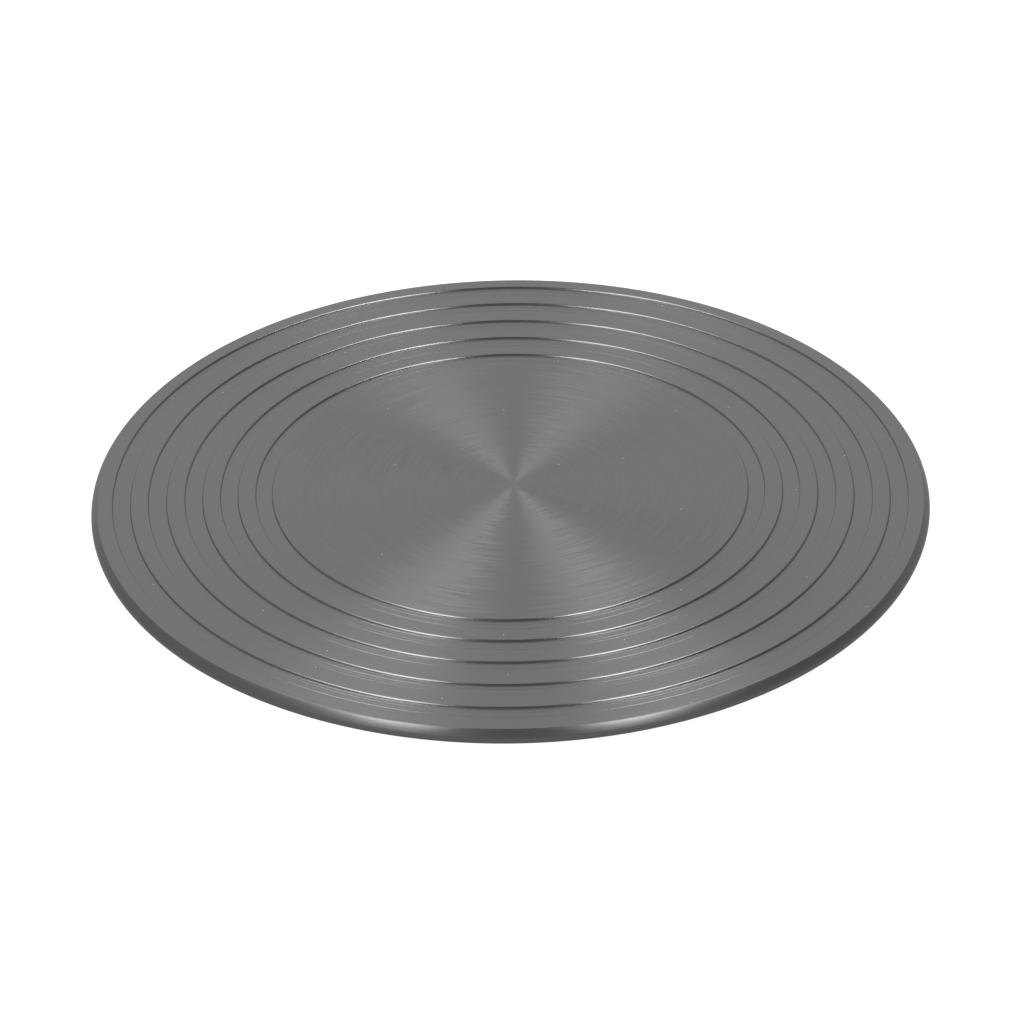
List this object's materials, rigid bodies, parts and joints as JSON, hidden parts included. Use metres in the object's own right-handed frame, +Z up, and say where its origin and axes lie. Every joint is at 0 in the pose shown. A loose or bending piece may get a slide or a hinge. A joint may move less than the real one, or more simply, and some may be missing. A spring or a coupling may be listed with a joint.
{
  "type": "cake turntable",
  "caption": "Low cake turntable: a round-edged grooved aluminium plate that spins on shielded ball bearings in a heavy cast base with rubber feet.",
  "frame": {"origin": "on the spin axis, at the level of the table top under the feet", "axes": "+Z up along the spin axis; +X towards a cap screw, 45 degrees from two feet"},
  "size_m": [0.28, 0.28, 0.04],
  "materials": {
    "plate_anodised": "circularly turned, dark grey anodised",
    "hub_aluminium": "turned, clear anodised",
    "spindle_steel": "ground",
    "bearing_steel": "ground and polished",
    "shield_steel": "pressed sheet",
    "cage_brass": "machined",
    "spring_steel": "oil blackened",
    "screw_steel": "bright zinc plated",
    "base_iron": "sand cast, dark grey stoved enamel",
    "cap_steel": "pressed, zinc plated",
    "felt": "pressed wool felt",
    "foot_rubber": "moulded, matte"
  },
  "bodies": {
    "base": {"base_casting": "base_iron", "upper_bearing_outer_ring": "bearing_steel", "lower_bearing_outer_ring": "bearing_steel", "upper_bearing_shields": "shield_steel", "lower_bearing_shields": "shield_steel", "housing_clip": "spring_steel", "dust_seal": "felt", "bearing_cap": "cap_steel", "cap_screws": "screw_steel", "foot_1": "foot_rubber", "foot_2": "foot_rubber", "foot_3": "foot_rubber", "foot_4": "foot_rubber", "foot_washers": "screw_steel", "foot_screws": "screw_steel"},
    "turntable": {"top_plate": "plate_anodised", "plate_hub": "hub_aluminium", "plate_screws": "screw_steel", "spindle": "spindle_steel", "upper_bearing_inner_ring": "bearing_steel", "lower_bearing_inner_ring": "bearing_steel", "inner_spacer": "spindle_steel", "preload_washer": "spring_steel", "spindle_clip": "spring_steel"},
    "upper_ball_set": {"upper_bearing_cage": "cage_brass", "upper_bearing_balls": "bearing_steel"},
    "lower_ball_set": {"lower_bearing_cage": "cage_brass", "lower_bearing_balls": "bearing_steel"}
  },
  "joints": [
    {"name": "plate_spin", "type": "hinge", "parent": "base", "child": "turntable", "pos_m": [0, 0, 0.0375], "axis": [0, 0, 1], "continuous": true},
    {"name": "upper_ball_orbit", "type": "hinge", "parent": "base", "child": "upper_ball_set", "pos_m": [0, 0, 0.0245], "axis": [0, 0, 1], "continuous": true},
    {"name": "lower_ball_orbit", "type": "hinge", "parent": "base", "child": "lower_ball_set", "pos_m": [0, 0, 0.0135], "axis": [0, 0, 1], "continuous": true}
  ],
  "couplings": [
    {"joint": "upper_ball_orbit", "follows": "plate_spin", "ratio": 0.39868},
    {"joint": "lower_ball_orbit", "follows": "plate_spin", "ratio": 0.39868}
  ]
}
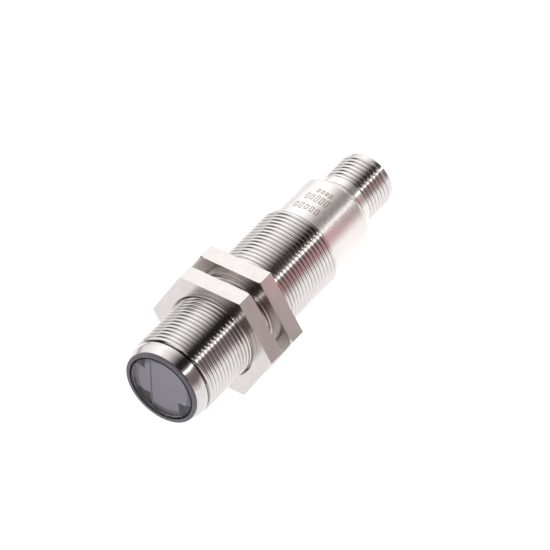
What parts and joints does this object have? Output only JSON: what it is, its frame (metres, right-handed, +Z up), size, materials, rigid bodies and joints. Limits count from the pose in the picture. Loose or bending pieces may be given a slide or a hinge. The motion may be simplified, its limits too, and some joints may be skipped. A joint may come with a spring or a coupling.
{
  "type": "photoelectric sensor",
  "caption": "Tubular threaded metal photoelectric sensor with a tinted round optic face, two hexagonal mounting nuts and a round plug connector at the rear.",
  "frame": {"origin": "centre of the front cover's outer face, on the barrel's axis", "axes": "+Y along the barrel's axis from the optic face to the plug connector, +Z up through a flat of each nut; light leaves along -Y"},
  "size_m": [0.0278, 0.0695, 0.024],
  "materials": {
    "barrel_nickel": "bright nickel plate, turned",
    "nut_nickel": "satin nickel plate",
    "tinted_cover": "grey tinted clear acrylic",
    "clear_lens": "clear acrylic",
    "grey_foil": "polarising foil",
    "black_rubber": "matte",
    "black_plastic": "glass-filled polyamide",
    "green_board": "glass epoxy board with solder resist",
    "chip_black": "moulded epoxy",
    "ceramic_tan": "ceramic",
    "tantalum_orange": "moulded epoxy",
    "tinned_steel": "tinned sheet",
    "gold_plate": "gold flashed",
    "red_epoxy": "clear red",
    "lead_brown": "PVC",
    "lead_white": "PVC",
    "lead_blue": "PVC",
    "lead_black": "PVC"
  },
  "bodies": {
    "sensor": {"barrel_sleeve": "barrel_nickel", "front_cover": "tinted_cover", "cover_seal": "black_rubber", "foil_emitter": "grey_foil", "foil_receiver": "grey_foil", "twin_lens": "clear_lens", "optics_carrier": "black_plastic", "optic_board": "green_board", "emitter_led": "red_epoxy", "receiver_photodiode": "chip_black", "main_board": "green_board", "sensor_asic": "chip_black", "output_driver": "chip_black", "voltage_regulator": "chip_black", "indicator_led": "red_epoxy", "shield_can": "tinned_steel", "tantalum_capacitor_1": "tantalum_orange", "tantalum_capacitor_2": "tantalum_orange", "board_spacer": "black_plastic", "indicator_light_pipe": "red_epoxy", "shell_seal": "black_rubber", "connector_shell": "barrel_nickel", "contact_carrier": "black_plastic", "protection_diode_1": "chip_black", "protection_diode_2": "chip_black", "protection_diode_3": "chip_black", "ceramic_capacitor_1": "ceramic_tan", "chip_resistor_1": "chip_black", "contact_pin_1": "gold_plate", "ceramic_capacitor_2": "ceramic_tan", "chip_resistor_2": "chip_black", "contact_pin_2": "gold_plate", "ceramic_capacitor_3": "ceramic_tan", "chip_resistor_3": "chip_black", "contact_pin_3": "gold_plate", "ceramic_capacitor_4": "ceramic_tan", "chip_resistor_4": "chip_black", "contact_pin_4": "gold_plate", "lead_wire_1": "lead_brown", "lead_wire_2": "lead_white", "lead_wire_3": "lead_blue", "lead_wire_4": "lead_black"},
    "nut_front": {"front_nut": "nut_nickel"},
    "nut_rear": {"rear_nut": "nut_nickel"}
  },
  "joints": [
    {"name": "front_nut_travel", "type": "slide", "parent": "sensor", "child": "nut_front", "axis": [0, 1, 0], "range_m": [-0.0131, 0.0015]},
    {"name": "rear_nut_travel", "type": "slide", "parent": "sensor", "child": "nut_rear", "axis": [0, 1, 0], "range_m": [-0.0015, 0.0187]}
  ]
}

--

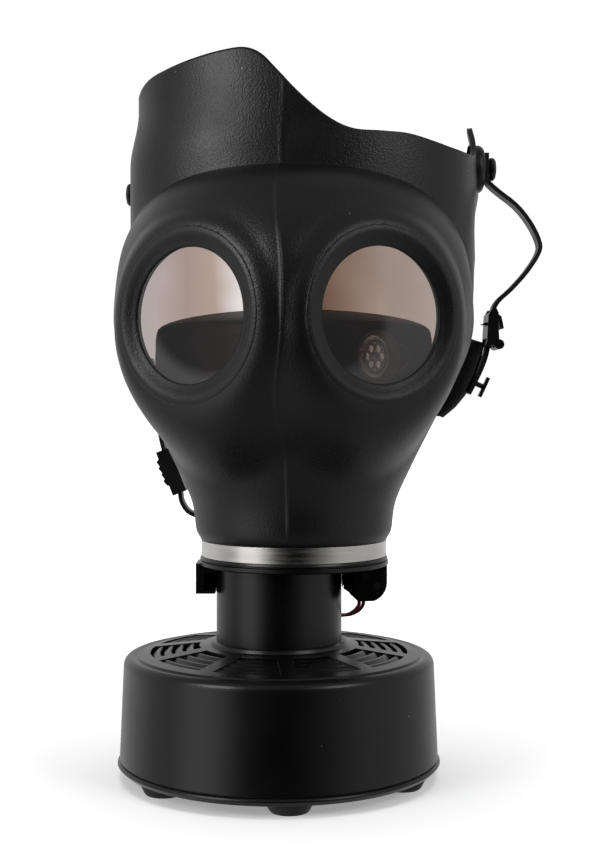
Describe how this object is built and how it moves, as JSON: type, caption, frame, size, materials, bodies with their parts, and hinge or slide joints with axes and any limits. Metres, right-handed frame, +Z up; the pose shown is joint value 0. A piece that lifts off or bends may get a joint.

---

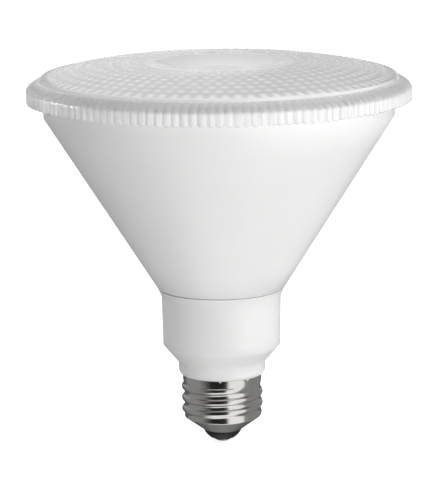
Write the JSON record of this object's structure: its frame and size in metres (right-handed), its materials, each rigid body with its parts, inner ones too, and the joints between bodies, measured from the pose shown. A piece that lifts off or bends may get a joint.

GIVEN TASK
Copy, from the material, each line that holds the string "bending".

TASK OUTPUT
List this object's materials, rigid bodies, parts and joints as JSON, hidden parts included. Use metres in the object's own right-handed frame, +Z up, and say where its origin and axes lie. Every joint is at 0 in the pose shown. A loose or bending piece may get a slide or a hinge. A joint may move less than the real one, or more simply, and some may be missing. A spring or a coupling may be listed with a joint.
What parts and joints does this object have? Output only JSON: what it is, its frame (metres, right-handed, +Z up), size, materials, rigid bodies and joints. Limits count from the pose in the picture. Loose or bending pieces may be given a slide or a hinge. The motion may be simplified, its limits too, and some joints may be skipped. A joint may come with a spring or a coupling.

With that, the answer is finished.